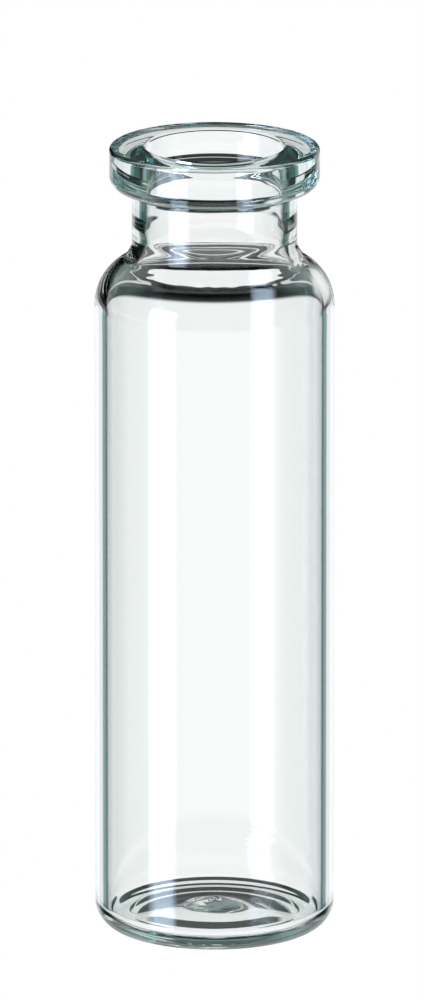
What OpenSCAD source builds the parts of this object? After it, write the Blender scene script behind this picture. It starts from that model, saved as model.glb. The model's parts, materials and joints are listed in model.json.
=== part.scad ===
// Crimp-neck glass sample vial: one piece of glass, formed from a tube.
// The section is drawn once, right of the axis, and revolved. Units are mm.
// Every rounding is an arc that runs smoothly into its neighbours.

/* [Body] */
// Height from the surface the vial stands on to the rim
height = 75.5; // [60:0.5:100]
// Outside diameter of the body
body_d = 22.5; // [21.5:0.1:30]
// Wall thickness of the body
wall = 1.15; // [0.8:0.05:1.6]

/* [Shoulder] */
// Outside radius where the body turns in
shoulder_r = 4.9; // [4:0.1:6]
// Outside radius where the shoulder turns up into the neck
neck_blend_r = 2.5; // [1.5:0.1:3.5]
// Inside radius where the shoulder turns up into the bore
bore_blend_r = 4.2; // [2:0.1:5]

/* [Neck] */
// Outside diameter of the neck
neck_d = 15.5; // [14.5:0.1:16.5]
// Diameter of the bore that takes the stopper
bore_d = 12.8; // [11.8:0.1:13]
// Height from the foot of the neck to the rim
finish_h = 9; // [8:0.1:12]

/* [Flange] */
// Outside diameter of the flange that the crimp cap grips
flange_d = 19.7; // [19.3:0.1:21]
// Height of the flange
flange_h = 4; // [3.5:0.1:4.5]
// Drop of the sealing face from the bore to the outer edge
rim_fall = 0.05; // [0.05:0.05:0.4]
// Rounding of the bore at the rim
mouth_r = 0.3; // [0.1:0.05:0.5]
// Rounding of the flange's upper edge
flange_top_r = 0.45; // [0.2:0.05:0.8]
// Rounding of the flange's lower edge
flange_foot_r = 1.2; // [0.4:0.1:1.8]
// Rounding where the flange's underside meets the neck
flange_blend_r = 0.5; // [0.1:0.1:0.6]

/* [Base] */
// Outside rounding at the heel
heel_r = 2.5; // [1.5:0.1:3.5]
// Width of the flat ring that the vial stands on
ring_w = 0.3; // [0.2:0.1:2]
// Rise of the underside at its centre, above that ring
push_up = 1.25; // [0.3:0.05:1.5]
// Inside rounding at the heel
inner_heel_r = 1.05; // [0.8:0.05:3]
// Thickness of the glass floor where it leaves the heel
floor_t = 1.85; // [1.5:0.05:2.5]
// Width of the flat outer part of the floor
floor_ring_w = 4.7; // [1:0.1:5.5]
// Rise of the floor inside that flat part
floor_rise = 0.3; // [0.1:0.05:1]
// Diameter of the bead of glass at the centre of the floor
bead_d = 6; // [4:0.5:7.5]
// Height of that bead above the floor
bead_h = 0.6; // [0.3:0.05:1]

/* [Hidden] */
$fn = 128;

body_r = body_d / 2;
cavity_r = body_r - wall;
neck_r = neck_d / 2;
bore_r = bore_d / 2;
flange_r = flange_d / 2;

// Centres of the roundings, each [distance from the axis, height]
neck_blend_c = [neck_r + neck_blend_r, height - finish_h];
shoulder_c = below(neck_blend_c, body_r - shoulder_r, shoulder_r + neck_blend_r);
inner_shoulder_r = shoulder_r - wall;
bore_blend_c = above(shoulder_c, bore_r + bore_blend_r, inner_shoulder_r + bore_blend_r);
heel_c = [body_r - heel_r, heel_r];
inner_heel_c = [cavity_r - inner_heel_r, floor_t + inner_heel_r];
flange_foot_z = height - flange_h;
// The blend under the flange is held to the room that the rounded edge leaves
underside_blend_r = min(flange_blend_r, flange_r - flange_foot_r - neck_r);
flange_blend_c = [neck_r + underside_blend_r, flange_foot_z - underside_blend_r];
flange_foot_c = [flange_r - flange_foot_r, flange_foot_z + flange_foot_r];
mouth_c = [bore_r + mouth_r, height - mouth_r];
// The sealing face leans outwards by this angle and touches both edge arcs
rim_tilt = atan2(rim_fall, flange_r - bore_r);
flange_top_c = [flange_r - flange_top_r,
                mouth_c[1] + (mouth_r - flange_top_r) / cos(rim_tilt)
                - (flange_r - flange_top_r - mouth_c[0]) * tan(rim_tilt)];

// The underside and the floor are shallow domes inside a flat ring
underside_r = dome_radius(heel_c[0] - ring_w, push_up, heel_r);
underside_c = [0, push_up - underside_r];
floor_top_z = floor_t + floor_rise;
floor_r = dome_radius(inner_heel_c[0] - floor_ring_w, floor_rise, inner_heel_r);
floor_c = [0, floor_top_z - floor_r];
// The bead is a cap of a ball, its foot level with the top of the floor
bead_r = (bead_d * bead_d / 4 / bead_h + bead_h) / 2;
bead_c = [0, floor_top_z + bead_h - bead_r];

// A centre at radius r, a straight distance d above or below the centre p
function rise(p, r, d) = sqrt(d * d - (r - p[0]) * (r - p[0]));
function above(p, r, d) = [r, p[1] + rise(p, r, d)];
function below(p, r, d) = [r, p[1] - rise(p, r, d)];
// Radius of a dome that rises by h at the axis and touches, from outside, a
// rounding of radius r whose centre is at distance a from the axis
function dome_radius(a, h, r) = (a * a / h + h) / 2 - r;
// Direction of point q seen from point p, in degrees
function heading(p, q) = atan2(q[1] - p[1], q[0] - p[0]);
function polar(r, a) = [r * cos(a), r * sin(a)];

// A slice of a disc: a rounded corner between two directions. It runs on a
// little at both sides, into the glass or the room that it joins
module slice(c, r, from, to) {
    lap = 10;
    translate(c) intersection() {
        circle(r = r);
        polygon([[0, 0], polar(2 * r, from - lap), polar(2 * r, (from + to) / 2), polar(2 * r, to + lap)]);
    }
}

module disc(c, r) {
    translate(c) circle(r = r);
}

// From the domed foot of a closed tube, round its heel and up to its shoulder
module barrel(r, foot_c, foot_r, flat_w, dome_c, dome_r, top_z) {
    inner_c = foot_c - [flat_w, 0];
    drop = [0, foot_r];
    difference() {
        polygon([dome_c, inner_c, inner_c - drop, foot_c - drop, foot_c,
                 [r, foot_c[1]], [r, top_z], [0, top_z]]);
        disc(dome_c, dome_r);
    }
    slice(inner_c, foot_r, heading(inner_c, dome_c), -90);
    slice(foot_c, foot_r, -90, 0);
}

// A convex arc into a concave one, up to the foot of a narrower tube
module shoulder(out_c, out_r, in_c, in_r) {
    slice(out_c, out_r, 0, heading(out_c, in_c));
    difference() {
        polygon([[0, out_c[1]], out_c, in_c, [0, in_c[1]]]);
        disc(in_c, in_r);
    }
}

// The filled outline below the flange
module outside() {
    barrel(body_r, heel_c, heel_r, ring_w, underside_c, underside_r, shoulder_c[1]);
    shoulder(shoulder_c, shoulder_r, neck_blend_c, neck_blend_r);
    translate([0, neck_blend_c[1]]) square([neck_r, flange_blend_c[1] - neck_blend_c[1]]);
    difference() {
        translate([0, flange_blend_c[1]]) square([flange_blend_c[0], underside_blend_r]);
        disc(flange_blend_c, underside_blend_r);
    }
}

// The room inside, run on past the foot of the flange to cut it open
module cavity() {
    difference() {
        barrel(cavity_r, inner_heel_c, inner_heel_r, floor_ring_w, floor_c, floor_r, shoulder_c[1]);
        disc(bead_c, bead_r);
    }
    shoulder(shoulder_c, inner_shoulder_r, bore_blend_c, bore_blend_r);
    translate([0, bore_blend_c[1]]) square([bore_r, height - bore_blend_c[1]]);
}

// The flange, from the bore out to the edge that the cap is crimped under
module flange() {
    face = 90 - rim_tilt;
    polygon([[bore_r, flange_foot_z], [flange_foot_c[0], flange_foot_z], flange_foot_c,
             [flange_r, flange_foot_c[1]], [flange_r, flange_top_c[1]], flange_top_c,
             flange_top_c + polar(flange_top_r, face), mouth_c + polar(mouth_r, face),
             mouth_c, [bore_r, mouth_c[1]]]);
    slice(flange_foot_c, flange_foot_r, -90, 0);
    slice(flange_top_c, flange_top_r, 0, face);
    slice(mouth_c, mouth_r, face, 180);
}

module vial() {
    color([0.82, 0.92, 0.90, 0.35]) rotate_extrude() {
        difference() {
            outside();
            cavity();
        }
        flange();
    }
}

vial();
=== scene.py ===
"""Crimp-neck glass sample vial: its glass, and the light box it stands in."""
import json
import logging
import math
from dataclasses import dataclass, field
from enum import Enum

import bpy
import numpy as np
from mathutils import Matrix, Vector

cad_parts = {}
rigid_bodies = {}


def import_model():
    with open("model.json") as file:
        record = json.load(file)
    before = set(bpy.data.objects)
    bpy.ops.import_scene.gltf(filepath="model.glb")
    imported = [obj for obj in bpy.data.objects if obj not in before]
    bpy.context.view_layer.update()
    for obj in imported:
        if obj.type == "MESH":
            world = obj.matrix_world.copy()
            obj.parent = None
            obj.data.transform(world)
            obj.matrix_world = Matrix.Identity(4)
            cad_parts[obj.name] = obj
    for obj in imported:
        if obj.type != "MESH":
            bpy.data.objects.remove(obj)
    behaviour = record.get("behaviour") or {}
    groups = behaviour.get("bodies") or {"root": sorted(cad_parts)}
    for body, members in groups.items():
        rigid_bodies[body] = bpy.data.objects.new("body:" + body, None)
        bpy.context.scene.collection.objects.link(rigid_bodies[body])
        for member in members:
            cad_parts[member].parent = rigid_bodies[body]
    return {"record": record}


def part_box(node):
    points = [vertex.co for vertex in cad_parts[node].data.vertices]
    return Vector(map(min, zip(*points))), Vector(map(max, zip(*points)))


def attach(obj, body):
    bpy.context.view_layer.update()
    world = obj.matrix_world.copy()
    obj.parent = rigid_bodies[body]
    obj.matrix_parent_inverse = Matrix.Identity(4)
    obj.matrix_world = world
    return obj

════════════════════

### WRITTEN TASK
All lines above with "points" in them should be returned.

### COMPLETE RESPONSE
    points = [vertex.co for vertex in cad_parts[node].data.vertices]
    return Vector(map(min, zip(*points))), Vector(map(max, zip(*points)))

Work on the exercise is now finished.